_Given task_
Go through the records line by line and work out how many lines hold the word "scene". Answer with the number only.
═════ Data to use ═════
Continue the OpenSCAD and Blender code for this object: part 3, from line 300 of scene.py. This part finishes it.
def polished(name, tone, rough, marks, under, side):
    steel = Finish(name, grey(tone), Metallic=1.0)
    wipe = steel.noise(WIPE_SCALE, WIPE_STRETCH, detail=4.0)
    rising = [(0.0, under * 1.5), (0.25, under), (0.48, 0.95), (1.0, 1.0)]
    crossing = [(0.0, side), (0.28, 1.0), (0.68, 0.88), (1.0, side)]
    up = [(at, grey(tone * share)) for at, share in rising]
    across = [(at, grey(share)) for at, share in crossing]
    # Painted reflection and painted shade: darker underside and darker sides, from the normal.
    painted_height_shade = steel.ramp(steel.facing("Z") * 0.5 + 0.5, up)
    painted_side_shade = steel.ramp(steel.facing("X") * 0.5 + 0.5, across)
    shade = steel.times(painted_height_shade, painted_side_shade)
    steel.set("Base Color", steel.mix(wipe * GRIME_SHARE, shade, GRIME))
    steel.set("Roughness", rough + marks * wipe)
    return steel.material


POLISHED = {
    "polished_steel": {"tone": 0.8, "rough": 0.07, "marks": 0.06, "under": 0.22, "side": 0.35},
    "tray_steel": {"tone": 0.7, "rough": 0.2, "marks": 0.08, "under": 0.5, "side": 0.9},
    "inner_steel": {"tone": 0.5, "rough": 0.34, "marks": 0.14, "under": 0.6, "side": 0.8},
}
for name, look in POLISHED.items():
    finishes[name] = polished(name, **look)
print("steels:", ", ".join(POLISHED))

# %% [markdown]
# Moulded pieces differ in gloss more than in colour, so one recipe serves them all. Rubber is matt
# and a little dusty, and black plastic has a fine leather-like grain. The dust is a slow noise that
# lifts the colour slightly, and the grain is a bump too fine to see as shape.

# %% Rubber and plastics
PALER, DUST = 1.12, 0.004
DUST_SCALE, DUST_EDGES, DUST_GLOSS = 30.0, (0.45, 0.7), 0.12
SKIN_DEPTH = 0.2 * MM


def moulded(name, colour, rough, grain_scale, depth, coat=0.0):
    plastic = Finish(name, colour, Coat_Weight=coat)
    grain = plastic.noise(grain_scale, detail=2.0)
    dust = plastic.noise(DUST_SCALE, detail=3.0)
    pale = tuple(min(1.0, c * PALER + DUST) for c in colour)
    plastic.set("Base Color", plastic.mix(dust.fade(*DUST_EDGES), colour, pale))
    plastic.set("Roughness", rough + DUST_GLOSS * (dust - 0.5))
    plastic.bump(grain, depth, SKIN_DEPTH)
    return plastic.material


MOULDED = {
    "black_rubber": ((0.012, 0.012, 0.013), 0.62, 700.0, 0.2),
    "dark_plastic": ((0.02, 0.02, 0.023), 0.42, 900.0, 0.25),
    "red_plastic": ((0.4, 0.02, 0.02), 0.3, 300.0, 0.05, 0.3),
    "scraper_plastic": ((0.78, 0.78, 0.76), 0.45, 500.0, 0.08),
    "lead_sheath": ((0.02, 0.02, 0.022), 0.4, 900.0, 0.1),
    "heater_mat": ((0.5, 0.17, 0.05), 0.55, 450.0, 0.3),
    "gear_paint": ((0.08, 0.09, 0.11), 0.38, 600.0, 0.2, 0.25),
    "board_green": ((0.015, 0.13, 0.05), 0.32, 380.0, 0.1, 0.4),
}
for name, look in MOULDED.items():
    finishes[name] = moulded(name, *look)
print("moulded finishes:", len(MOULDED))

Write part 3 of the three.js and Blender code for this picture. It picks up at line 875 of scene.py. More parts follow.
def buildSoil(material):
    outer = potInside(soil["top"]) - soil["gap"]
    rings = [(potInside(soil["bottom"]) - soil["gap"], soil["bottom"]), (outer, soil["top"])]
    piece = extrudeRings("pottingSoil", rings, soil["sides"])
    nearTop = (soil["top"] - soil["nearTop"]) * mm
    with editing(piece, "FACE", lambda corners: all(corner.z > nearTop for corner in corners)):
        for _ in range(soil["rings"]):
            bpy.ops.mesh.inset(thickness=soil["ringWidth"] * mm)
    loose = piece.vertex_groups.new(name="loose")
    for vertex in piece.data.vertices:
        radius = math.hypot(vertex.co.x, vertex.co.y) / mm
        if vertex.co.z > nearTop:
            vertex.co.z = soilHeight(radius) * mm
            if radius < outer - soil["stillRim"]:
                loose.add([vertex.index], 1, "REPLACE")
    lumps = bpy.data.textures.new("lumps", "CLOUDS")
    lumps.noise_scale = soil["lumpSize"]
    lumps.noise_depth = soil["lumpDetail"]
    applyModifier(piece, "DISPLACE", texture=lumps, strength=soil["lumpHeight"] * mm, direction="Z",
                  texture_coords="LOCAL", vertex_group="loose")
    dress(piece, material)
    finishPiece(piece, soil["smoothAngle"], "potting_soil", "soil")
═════
_Output of the task_
2